We are returned to the filmic framing devices: his mother in the hospital, his discussion with his dead father in part two over a log fire that doesn’t warm, and, in part three the intermittent address to his sons. In between the frames, we see and hear Lavender’s memory reconstructed, made alive. In each of three parts, we have Lavender’s experiences of sex, poetry, work, bikes or motorcycles, early reading, and literary teachers who are flawed but become more sophisticated as he grows, a few walk-on parts by well-regarded poets, C. D. Wright, for example. We also read of an early besting of his teacher to the delight of classmates as his earliest memory of what the “future” may be, his sense of audience as a challenge to power.

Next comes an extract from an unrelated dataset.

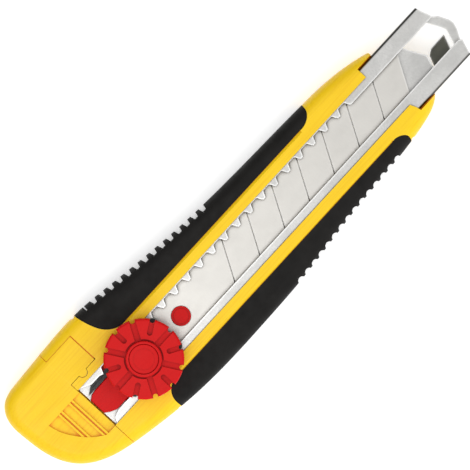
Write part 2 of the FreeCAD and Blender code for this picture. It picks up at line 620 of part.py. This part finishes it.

This is interesting because this figure is repeated later on. It appears in part two in the extended description that a friend, Brazier, gives of what it was like to attend his first Rolling Stones concert. A sequence that could stand on its own, too long to be repeated in full, it begins with Lavender and Jim Calhoun playing chess in a bar that becomes increasingly packed and loud, results in Lavender’s memorable win, then Brazier’s describing the audience that waited for the Stones to begin:

and the crowd gets quiet like it is a single
animal and it has pricked up its ears …

… close and hot and i actually started to
get a little scared felt the crush and smell
of the crowd drug-crazed ecstatic panicking
there was no place to run in case of emerg-

ency we were in this to stay it was as i said
the world itself and how does one escape
the world? and then i heard it a switch being

thrown it was click just like a regular
light switch but louder and one lone
spotlight came on on the stage right
over jagger’s mike and the crowd

hushed just like that just like that switch …

And later:

… like all these things were a single

sensation synaesthesia a single energy and that
energy was powering us all like
one heart was pumping

The audience is revisited at a Mott the Hoople concert:

signs and the arena full of smoke like some
giant pleasure dome and mott

carried us away the crowd awash
in mescaline floating above itself in a
skein of smoke and light

The lovely rebellious unity becomes politically extended as the challenge to the father-state, both as Lavender’s singular father’s “paranoid tomcat discomfort” and racism and as the collective father Nixon and the My Lai massacre created by the state:

we
on the hill above the stadium with our crosses
that spelled my lai when nixon’s helicopter passed

right over us and the crowd growled like
an animal

So in this sense the singular life is also the shared life, yet it is a different version from, say, Lyn Hejinian’s My Life. Though it’s easy to consider much of this as a screenplay, embedded toward the end is the contrast between a movie moment and life where “scenes take decades to unfold.” Even so, much does happen here in a moment: a turn to leave town that happens in a snap of the fingers, to travel, to consider oneself a writer, to understand the collective intelligence of an audience, to seduce or to sublimate seduction into a business hustle, to consider the relation of “memory to lies,” and this vision of the materiality of language:

as if to write were to build
something physical architectural that would
catch in the ground and hold while the river
ran by it

This leads to a powerfully written concluding sequence; he recalls a swimming pool game he played with his sons creating a current for them to swim against:

you might join arms and
encircle me like a gill net
but on every pass inexorably
i wiggled between you and got away

until he surfaces from this dream and sees “the little girl with your face,” his granddaughter, then concluding with the myth of the Cyclops and Odysseus, the wanderer, who is “No one.” And like all fishing around, all reconstructed selves, so much got away, yet so much is a material force to work against.